Abstract
WHILST Man of all races and skin-colours is once more involved in fratricidal quarrels—how Superior Intelligences in more advanced spheres must grin as they watch our wars against one another through super-telescopes or by æthereal telegraphy!—Nature is making one more effort to get rid of man. This time through Drought. She has seemingly hated everything that rose above the mediocre on this planet, whether it was in fish shape, or in the fish-saurian, the dinosaur, the struthious bird, the ungulate mammal, or the brain-worker, Man. She tried to nip us in the bud by reviving the Ice ages which she had used for other destructive purposes in the pre-Cambrian, Devonian, Permian, and Jurassic periods. But this succession of cold spells only braced Northern Man to greater efforts and greater triumphs, and sent Southern Man to grapple with the tropics, and to digest and partly overcome their germ diseases.
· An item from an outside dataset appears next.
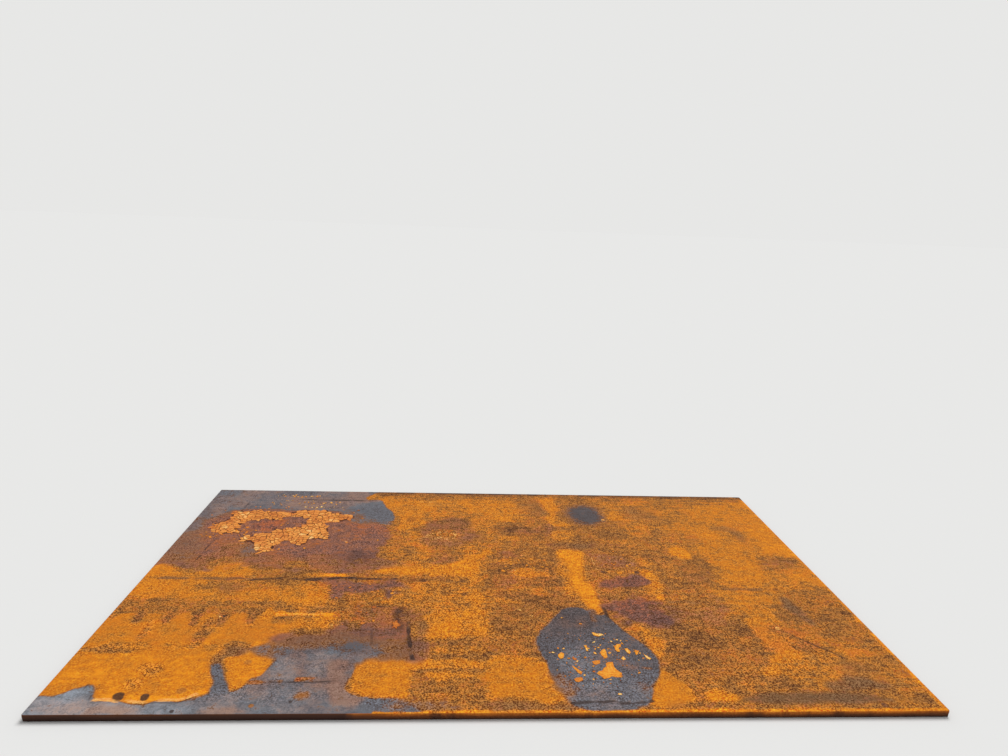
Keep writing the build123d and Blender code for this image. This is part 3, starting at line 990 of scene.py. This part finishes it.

Now the tropics, and above all the sub-tropical regions, are being threatened by drought. The desert is spreading in sub-tropical North America, in tropical South America, in temperate and sub-tropical Asia and eastern Europe, in northern and north-central Africa, and in that prolongation of the African continent which lies beyond the Zambezi and Kunene Rivers.
The Kalahari or Thirstland Redemption.
By Prof. E. H. L. Schwarz. Pp. vi + 163 + xiv plates. (Cape Town: T. Maskew Miller; Oxford: B. H. Blackwell, n.d.) Price 8s. 6d. net.